Нет, Винсент отнюдь не пытался навязать кому-нибудь готовые формулы искусства – слишком больших мук стоили их поиски ему самому. Тот факт, что задиристый, как молодой петушок, и распираемый тщеславием Бернар был нежно привязан к Винсенту, лишний раз доказывает, насколько Винсенту был чужд тон превосходства. Нетерпеливый и вспыльчивый, он, успокоившись, тотчас рассыпался в извинениях и от души заверял собеседника в своих самых добрых чувствах. А вот как он вел себя в мастерской Лотрека.
Он приходил туда каждую неделю, когда там собирались художники. Под мышкой он приносил картину, которую ставил так, чтобы она была получше освещена, а потом садился перед картиной, ожидая, чтобы кто-нибудь обратил на нее внимание и заговорил о ней с автором. Увы, никто не интересовался работами Винсента. Гости спорили между собой, ничего не замечая вокруг. Наконец, устав от ожидания, удрученный равнодушием окружающих, Винсент забирал свой холст и уходил. Но на следующей неделе являлся снова, с новой картиной, которую постигала та же печальная участь.
Винсент затосковал. Тео уехал в отпуск в Голландию. Винсент остался один, он работал запоем, но в перерывах между двумя сеансами с тревогой думал о брате, о родных, перебирал в памяти свои неудачи. «Мне грустно при мысли о том, что даже в случае успеха мои картины не возместят потраченных на них денег», – писал он брату.

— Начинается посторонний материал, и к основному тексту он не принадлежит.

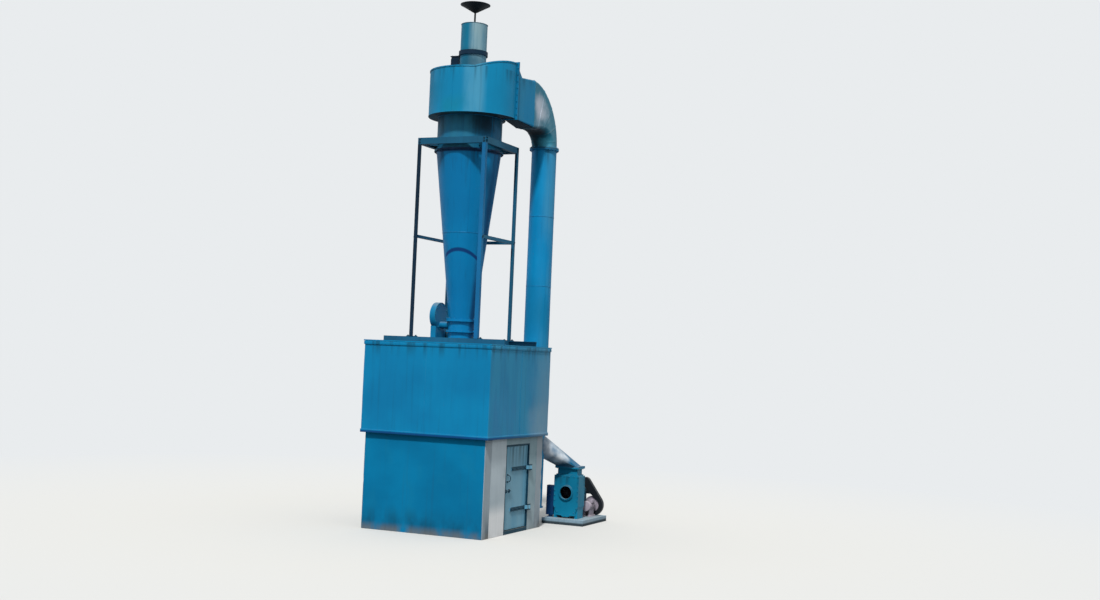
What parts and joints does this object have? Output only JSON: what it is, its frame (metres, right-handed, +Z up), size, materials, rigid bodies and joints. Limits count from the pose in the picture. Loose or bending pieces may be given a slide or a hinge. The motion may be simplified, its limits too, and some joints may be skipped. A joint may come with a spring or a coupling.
{
  "type": "cyclone dust separator",
  "caption": "Cyclone separator on an angle steel frame over a storage bin and a masonry chamber with a hinged door, fed by a riser duct from a belt driven blower.",
  "frame": {"origin": "on the ground under the cyclone axis, at the centre of the chamber plan", "axes": "+X to the right along the chamber front, +Y to the back towards the riser and blower, +Z up along the cyclone axis"},
  "size_m": [2.91, 4.07, 9.11],
  "materials": {
    "blue_paint": "weathered gloss",
    "dark_paint": "weathered satin",
    "door_paint": "faded satin",
    "black_paint": "sooty matt",
    "pale_paint": "dusty satin",
    "render_wall": "rough render",
    "blue_wall": "painted rough render",
    "belt_rubber": "matt"
  },
  "bodies": {
    "plant": {"chamber_floor": "render_wall", "chamber_front_wall": "blue_wall", "chamber_back_wall": "blue_wall", "chamber_left_wall": "blue_wall", "chamber_near_pier": "render_wall", "chamber_far_pier": "render_wall", "chamber_lintel": "render_wall", "door_frame": "dark_paint", "bin_shell": "blue_paint", "bin_floor": "dark_paint", "bin_roof": "blue_paint", "bin_chute": "dark_paint", "base_frame": "dark_paint", "leg_front_left": "dark_paint", "leg_front_right": "dark_paint", "leg_back_left": "dark_paint", "leg_back_right": "dark_paint", "mid_braces": "dark_paint", "top_frame": "dark_paint", "dust_neck": "blue_paint", "valve_guard": "door_paint", "valve_gearmotor": "dark_paint", "cone_lower": "blue_paint", "cone_upper": "blue_paint", "barrel": "blue_paint", "scroll_shell": "blue_paint", "scroll_roof": "blue_paint", "pressure_vent": "dark_paint", "outlet_stack": "blue_paint", "stack_collar": "dark_paint", "cap_stalk": "black_paint", "rain_cap": "black_paint", "inlet_transition": "blue_paint", "duct_elbow": "blue_paint", "riser_duct": "blue_paint", "connecting_duct": "blue_paint", "starter_box": "dark_paint", "fan_casing": "blue_paint", "fan_wheel": "dark_paint", "bearing_pedestal": "dark_paint", "drive_belt": "belt_rubber", "belt_guard": "black_paint", "fan_motor": "dark_paint", "fan_skid": "pale_paint"},
    "door": {"access_door": "door_paint"}
  },
  "joints": [
    {"name": "door_hinge", "type": "hinge", "parent": "plant", "child": "door", "pos_m": [1.1563, 0.612, 0], "axis": [0, 0, 1], "range_deg": [0, 110]}
  ]
}
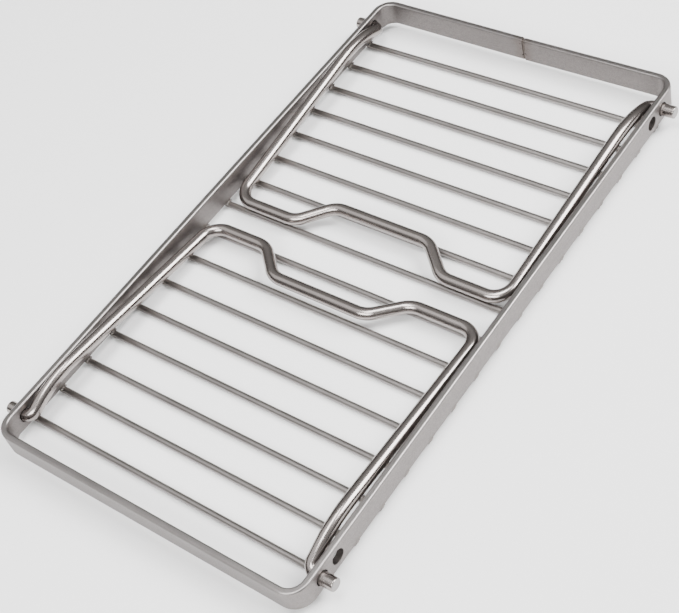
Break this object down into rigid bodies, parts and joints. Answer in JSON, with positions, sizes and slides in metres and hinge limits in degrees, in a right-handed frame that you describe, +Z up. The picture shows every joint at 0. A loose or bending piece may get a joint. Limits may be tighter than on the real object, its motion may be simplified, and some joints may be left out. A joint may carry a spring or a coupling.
{
  "type": "fold-leg wire rack",
  "caption": "Long rectangular wire rack: a flat-bar frame on edge with cross wires welded under it, and two round-rod folding legs that lie inside the frame and swing out to stand it up.",
  "frame": {"origin": "middle of the bottom face of the box, level with the undersides of the cross wires", "axes": "+X across the frame, +Y along it, +Z up, from the wires towards the frame's rim"},
  "size_m": [0.1724, 0.29, 0.0178],
  "materials": {
    "frame_steel": "satin, rolled flat bar",
    "wire_steel": "satin drawn wire",
    "rod_steel": "polished drawn rod"
  },
  "bodies": {
    "frame": {"frame_hoop": "frame_steel", "cross_wire_01": "wire_steel", "cross_wire_02": "wire_steel", "cross_wire_03": "wire_steel", "cross_wire_04": "wire_steel", "cross_wire_05": "wire_steel", "cross_wire_06": "wire_steel", "cross_wire_07": "wire_steel", "cross_wire_08": "wire_steel", "cross_wire_09": "wire_steel", "cross_wire_10": "wire_steel", "cross_wire_11": "wire_steel", "cross_wire_12": "wire_steel", "cross_wire_13": "wire_steel", "cross_wire_14": "wire_steel", "cross_wire_15": "wire_steel", "cross_wire_16": "wire_steel"},
    "front_leg_body": {"front_leg": "rod_steel"},
    "rear_leg_body": {"rear_leg": "rod_steel"}
  },
  "joints": [
    {"name": "front_leg_fold", "type": "hinge", "parent": "frame", "child": "front_leg_body", "pos_m": [0, -0.1302, 0.00915], "axis": [1, 0, 0], "range_deg": [0, 120]},
    {"name": "rear_leg_fold", "type": "hinge", "parent": "frame", "child": "rear_leg_body", "pos_m": [0, 0.1302, 0.00915], "axis": [-1, 0, 0], "range_deg": [0, 120]}
  ]
}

Дело в том, что после отъезда Тео произошли кое-какие неприятные события. Во-первых, мамаша Танги, «недоверчиво покачивая своей головой, похожей на голову ощипанной птицы» (по выражению Эмиля Бернара), положила конец кредиту Винсента в лавке своего мужа. Винсент повздорил со «старой ведьмой», у которой в голове не мозги, «а кремень». По мнению Винсента, особы вроде мамаши Танги для «цивилизованного общества» куда опаснее «тех граждан, которых искусали бешеные собаки и которые содержатся в институте Пастера. Словом, папаша Танги имел бы полное право пристрелить свою прекрасную половину».
Затем весьма плачевно кончился роман Винсента с красоткой Агостиной.
Разобраться во всей этой истории не так легко, потому что замешаны в ней довольно темные личности. То ли официант из «Тамбурина» просто-напросто приревновал Винсента.